Starting at the line that contains "# The shrinkage" and stopping at the line that contains "for node in", repeat every line exactly, the two end lines included, and nothing else.
--- START DATASET EXTRACT ---
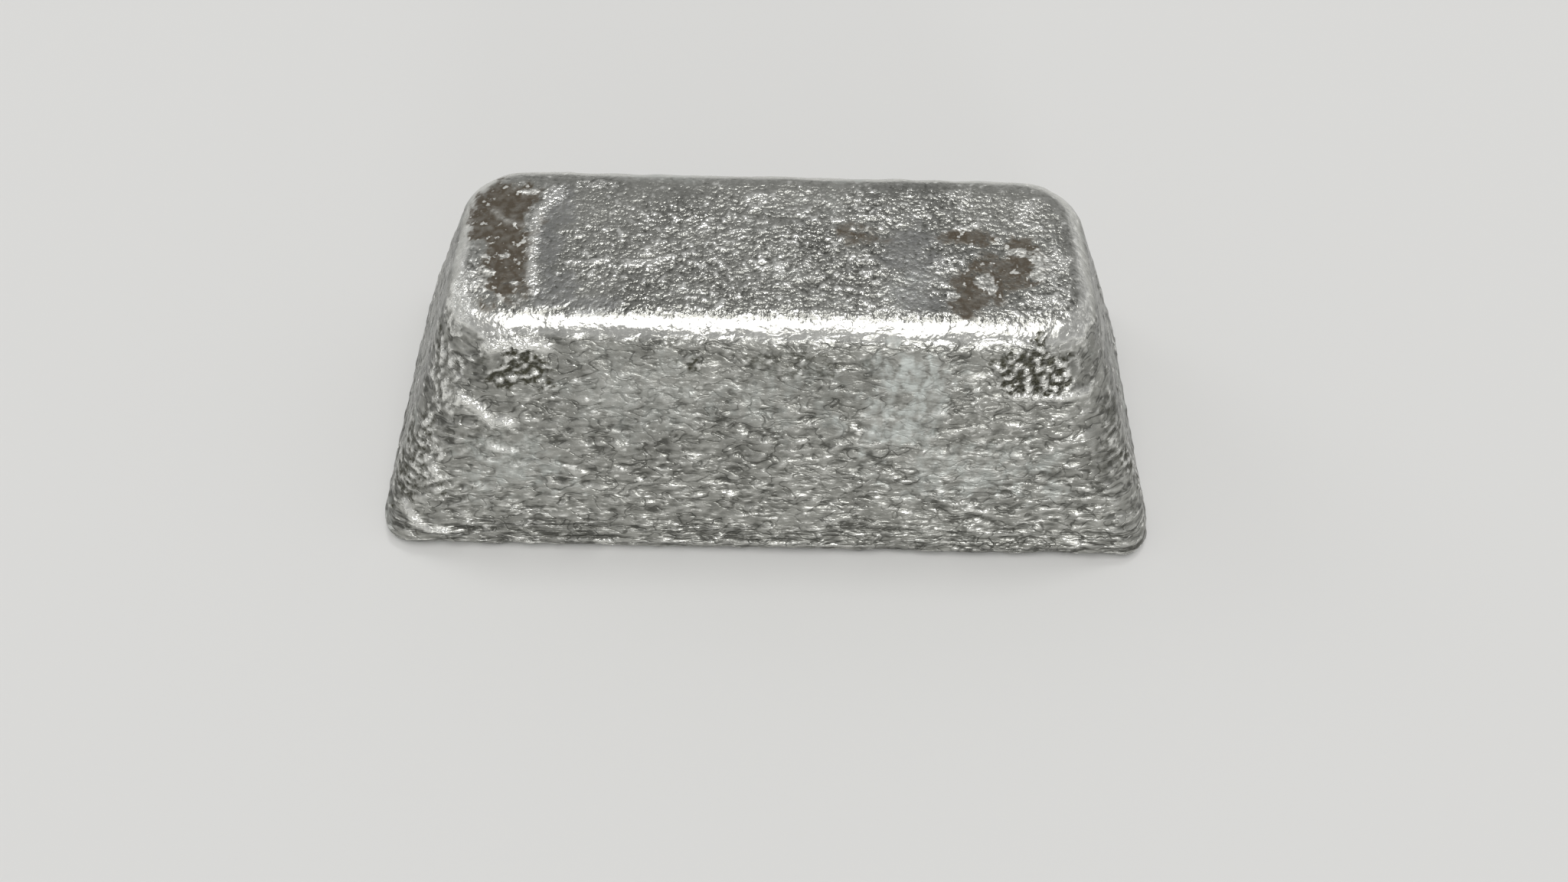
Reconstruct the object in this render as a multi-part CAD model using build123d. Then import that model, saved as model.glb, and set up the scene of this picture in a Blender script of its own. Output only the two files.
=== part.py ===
from build123d import *
import os

os.makedirs("parts", exist_ok=True)

# A small lead ingot from an open mould, lying with its poured side down. Sizes in mm.

# Mould cavity as sharp-edged outlines: at the poured side, and at the mould floor, now the top
poured_length = 98.0
poured_width = 45.0
floor_length = 73.0
floor_width = 25.8
height = 32.5

# Upright corners of the cavity, seen from above, at the same two levels
poured_corner = 4.0
floor_corner = 7.5

# Round between the walls and the mould floor
floor_round = 3.7

# Rim of the poured side, drawn in by the surface tension of the melt
rim_round = 1.8

# Shallow hollow that shrinkage leaves in the poured side, inside a flat rim
rim_land = 6.5
hollow_depth = 1.2
hollow_slope = 8.0
hollow_corner = 12.0
hollow_blend = 15.0


def outline(length, width, corner, level):
    """A flat rounded rectangle at one level, centred on the ingot's middle."""
    return (Pos(0, 0, level) * RectangleRounded(length, width, corner)).face()


def drafted_block(lower, upper):
    """Joins two outlines by flat drafted walls and, at the corners, ruled rounds that change radius."""
    sides = []
    for low, high in zip(lower.outer_wire().edges(), upper.outer_wire().edges()):
        if low.geom_type == GeomType.LINE:
            sides.append(Face(Wire.make_polygon([low @ 0, low @ 1, high @ 1, high @ 0])))
        else:
            sides.append(Face.make_surface_from_curves(low, high))
    return Solid(Shell([lower, upper] + sides))


def bottom_face(shape):
    """The lowest level face, which the ingot lies on."""
    return shape.faces().sort_by(Axis.Z)[0]


# The casting as the mould gives it
cavity = drafted_block(
    outline(poured_length, poured_width, poured_corner, 0),
    outline(floor_length, floor_width, floor_corner, height),
)
casting = fillet(cavity.faces().sort_by(Axis.Z)[-1].edges(), floor_round)
casting = fillet(bottom_face(casting).edges(), rim_round)

# The shrinkage hollow, a shallow dish inside the rim
hollow_length = poured_length - 2 * rim_land
hollow_width = poured_width - 2 * rim_land
hollow = drafted_block(
    outline(hollow_length, hollow_width, hollow_corner, 0),
    outline(
        hollow_length - 2 * hollow_slope,
        hollow_width - 2 * hollow_slope,
        hollow_corner - hollow_slope,
        hollow_depth,
    ),
)
ingot = casting - hollow

# Both edges of the dish melt into their neighbours
dish_floor = ingot.faces().filter_by(Plane.XY).sort_by(Axis.Z)[1]
ingot = fillet(dish_floor.edges(), hollow_blend)
ingot = fillet(bottom_face(ingot).inner_wires()[0].edges(), hollow_blend)

export_step(ingot, "parts/ingot.step")
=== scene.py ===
"""A small lead ingot from an open mould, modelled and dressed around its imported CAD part.

The casting is shaped in millimetres and brought to metres once its skin is finished.
"""

import logging
import math
from collections.abc import Sequence
from dataclasses import dataclass
from enum import Enum

import bmesh
import bpy
from mathutils import Matrix, Vector, noise
from mathutils.kdtree import KDTree


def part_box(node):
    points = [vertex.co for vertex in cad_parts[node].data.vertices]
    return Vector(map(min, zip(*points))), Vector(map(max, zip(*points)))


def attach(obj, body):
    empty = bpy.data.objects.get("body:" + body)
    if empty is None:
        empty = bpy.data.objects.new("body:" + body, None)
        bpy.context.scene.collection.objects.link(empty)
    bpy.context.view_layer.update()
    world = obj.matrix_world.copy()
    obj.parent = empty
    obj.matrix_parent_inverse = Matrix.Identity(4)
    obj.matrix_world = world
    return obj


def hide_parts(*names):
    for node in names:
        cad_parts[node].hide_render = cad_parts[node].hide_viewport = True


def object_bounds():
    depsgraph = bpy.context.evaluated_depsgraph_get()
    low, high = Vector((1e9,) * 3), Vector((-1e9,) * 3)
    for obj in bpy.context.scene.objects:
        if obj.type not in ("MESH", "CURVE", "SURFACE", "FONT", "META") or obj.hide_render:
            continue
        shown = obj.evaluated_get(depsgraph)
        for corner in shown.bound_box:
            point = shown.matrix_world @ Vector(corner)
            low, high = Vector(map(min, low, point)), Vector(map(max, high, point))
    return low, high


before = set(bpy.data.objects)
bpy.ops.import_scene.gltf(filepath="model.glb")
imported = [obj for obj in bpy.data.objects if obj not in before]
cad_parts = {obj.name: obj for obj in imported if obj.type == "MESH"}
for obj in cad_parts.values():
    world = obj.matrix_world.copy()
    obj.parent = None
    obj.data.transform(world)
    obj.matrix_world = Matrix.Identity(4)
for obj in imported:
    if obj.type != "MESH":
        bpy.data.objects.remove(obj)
CAD_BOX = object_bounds()

LOG = logging.getLogger("ingot")

MM = 0.001

Point = tuple[float, float, float]
Colour = tuple[float, float, float]
Span = tuple[float, float]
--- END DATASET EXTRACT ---
» **RESPONSE**:
# The shrinkage hollow, a shallow dish inside the rim
hollow_length = poured_length - 2 * rim_land
hollow_width = poured_width - 2 * rim_land
hollow = drafted_block(
    outline(hollow_length, hollow_width, hollow_corner, 0),
    outline(
        hollow_length - 2 * hollow_slope,
        hollow_width - 2 * hollow_slope,
        hollow_corner - hollow_slope,
        hollow_depth,
    ),
)
ingot = casting - hollow

# Both edges of the dish melt into their neighbours
dish_floor = ingot.faces().filter_by(Plane.XY).sort_by(Axis.Z)[1]
ingot = fillet(dish_floor.edges(), hollow_blend)
ingot = fillet(bottom_face(ingot).inner_wires()[0].edges(), hollow_blend)

export_step(ingot, "parts/ingot.step")
=== scene.py ===
"""A small lead ingot from an open mould, modelled and dressed around its imported CAD part.

The casting is shaped in millimetres and brought to metres once its skin is finished.
"""

import logging
import math
from collections.abc import Sequence
from dataclasses import dataclass
from enum import Enum

import bmesh
import bpy
from mathutils import Matrix, Vector, noise
from mathutils.kdtree import KDTree


def part_box(node):
    points = [vertex.co for vertex in cad_parts[node].data.vertices]
    return Vector(map(min, zip(*points))), Vector(map(max, zip(*points)))


def attach(obj, body):
    empty = bpy.data.objects.get("body:" + body)
    if empty is None:
        empty = bpy.data.objects.new("body:" + body, None)
        bpy.context.scene.collection.objects.link(empty)
    bpy.context.view_layer.update()
    world = obj.matrix_world.copy()
    obj.parent = empty
    obj.matrix_parent_inverse = Matrix.Identity(4)
    obj.matrix_world = world
    return obj


def hide_parts(*names):
    for node in names:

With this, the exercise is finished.